Зачем они так делали? Они прятали меня от адвоката. Адвокат приходил в СИЗО, запрашивал клиента для свидания, но ему отвечали, что человека нет в СИЗО, он вывезен на следственные действия. Адвокат звонит следователю, следователь отвечает, что никаких следственных действий с его подзащитным на сегодняшний день не производится. Замешательство, переходящее в суету. Но все усилия тщетны, потому что я продолжаю оставаться ненайденным. Беспокойство. А в это время, все эти дни, я нахожусь этажом ниже. Меня тупо прячут от защитника. Вывозить меня в УБОП и продолжать допрашивать с пристрастием было непродуктивно. Потому что в это время проводилась прокурорская проверка по факту причинения мне телесных повреждений, происхождения порезов, пыток током.
Но и допускать меня лишний раз к адвокату, чтобы мы продолжали раскачивать лодку, укрепляя свою позицию, им (следствию) было не на руку. Следствие усердно старалось создать вокруг меня (нас) вакуум, куда не просачивалась бы никакая информация и, главное, поддержка. А в эти дни Слава мне был необходим как воздух. Он напоминал мне, ради чего стоит терпеть — ради свободы! Ради свободы, которая в моих условиях казалась чем-то размытым и неопределенным. Он приходил и напоминал, что свобода существует, она здесь, недалеко, она ощутима и за нее надо бороться. Он напоминал, что я не один и не заброшен близкими, что они верят в меня, заботятся обо мне, о нас. И это был мощный мотив не сдаваться, продолжать гнуть свою линию.

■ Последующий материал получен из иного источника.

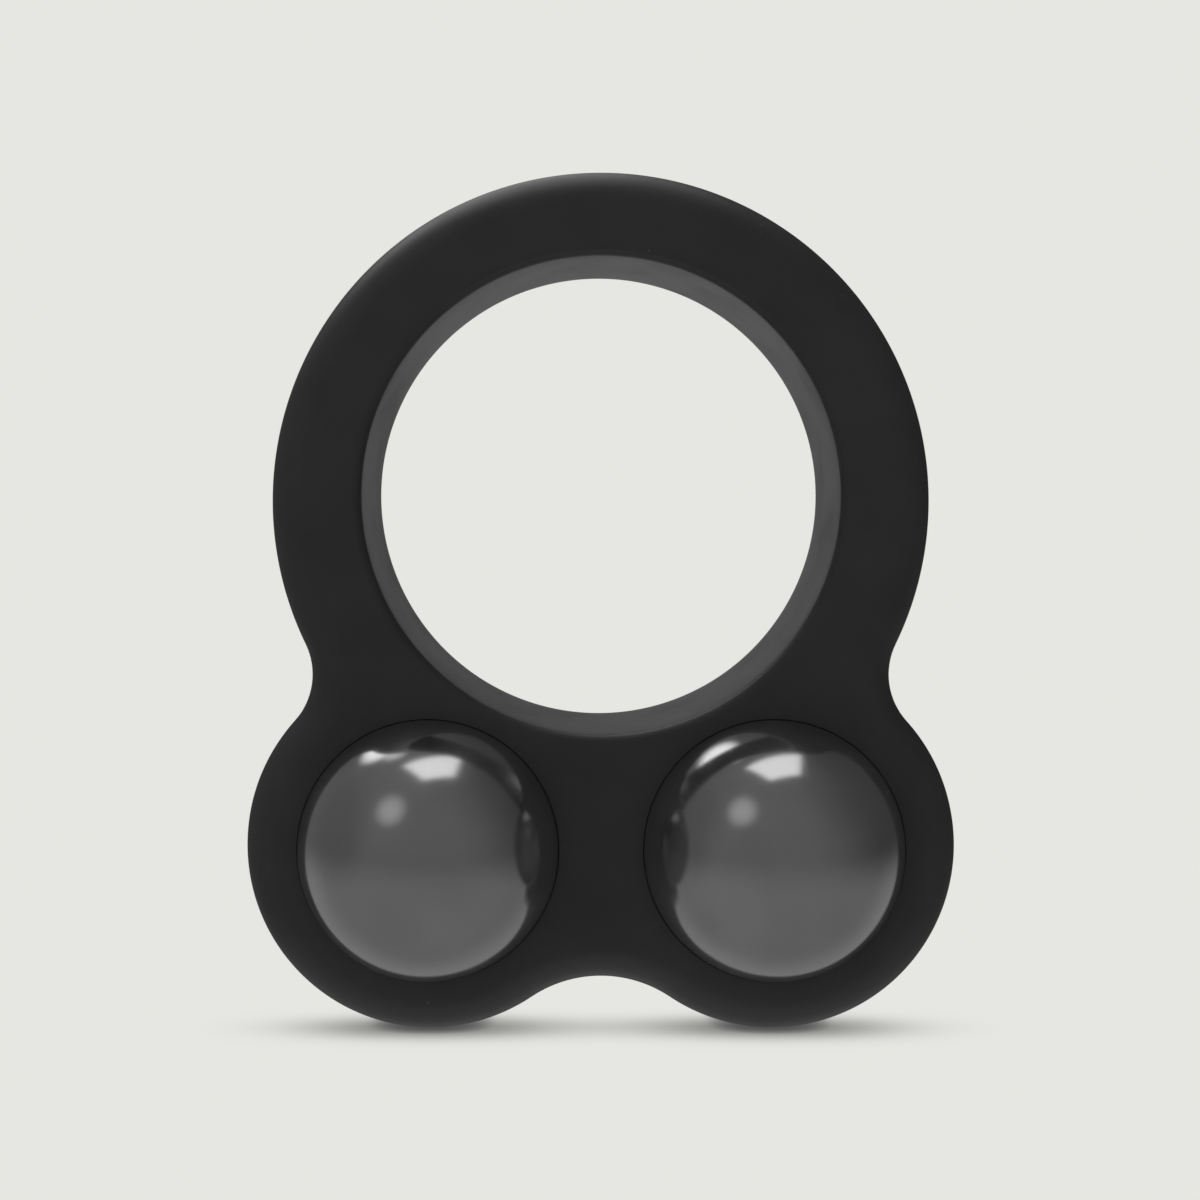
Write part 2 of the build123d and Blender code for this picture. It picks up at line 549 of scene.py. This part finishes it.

В один из таких дней я повстречал Пашку. Нам удалось поговорить на «пятаке». Сейчас я даже думаю, что это могла быть специально организованная «случайная» встреча, чтобы он смог рассказать мне что-то такое, что, по мнению оперов, могло повлиять на мою несговорчивость. Я был уже на месте сбора, когда появился Паха в сопровождении дубаков. Встретившись с ним взглядами, я быстро скрылся в туалете, чтобы нас не увидели вместе. Он зашел, мы обнялись, приободрившись присутствием друг друга. На наших измученных лицах появились улыбки. Не теряя времени, мы начали жадно расспрашивать друг друга о том, в каком положении находился каждый. Беда была одна, но условия и характер прессинга могли сильно отличаться. Кому-то могли дать передохнуть, а кто-то в этот момент находился на грани отчаяния и слома. Обменялись информацией, где, с кем и в каких камерах сидели. Главным образом интересовало, как каждый из нас держится, что происходит на допросах, чем оперируют мусора (уж извините за неполиткорректность): доказательства, факты, детали; к чему склоняют, чего хотят, что знают. Это были очень важные моменты, определяющие тактику нашей борьбы и ход дальнейших действий. Времени на подробности не было, в любой момент за нами могли приехать. А так хотелось поговорить подольше. В круговороте этого сумасшедшего хаоса, где окружающая враждебная реальность разрывала нас на части, мы чувствовали себя по-настоящему близкими, родными людьми. Беда сближает, да. Она, как катализатор, усиливает взаимоподдержку, чувство локтя и братство. Такие встречи ободряют. А если не сломлен дух, то выдержит и тело.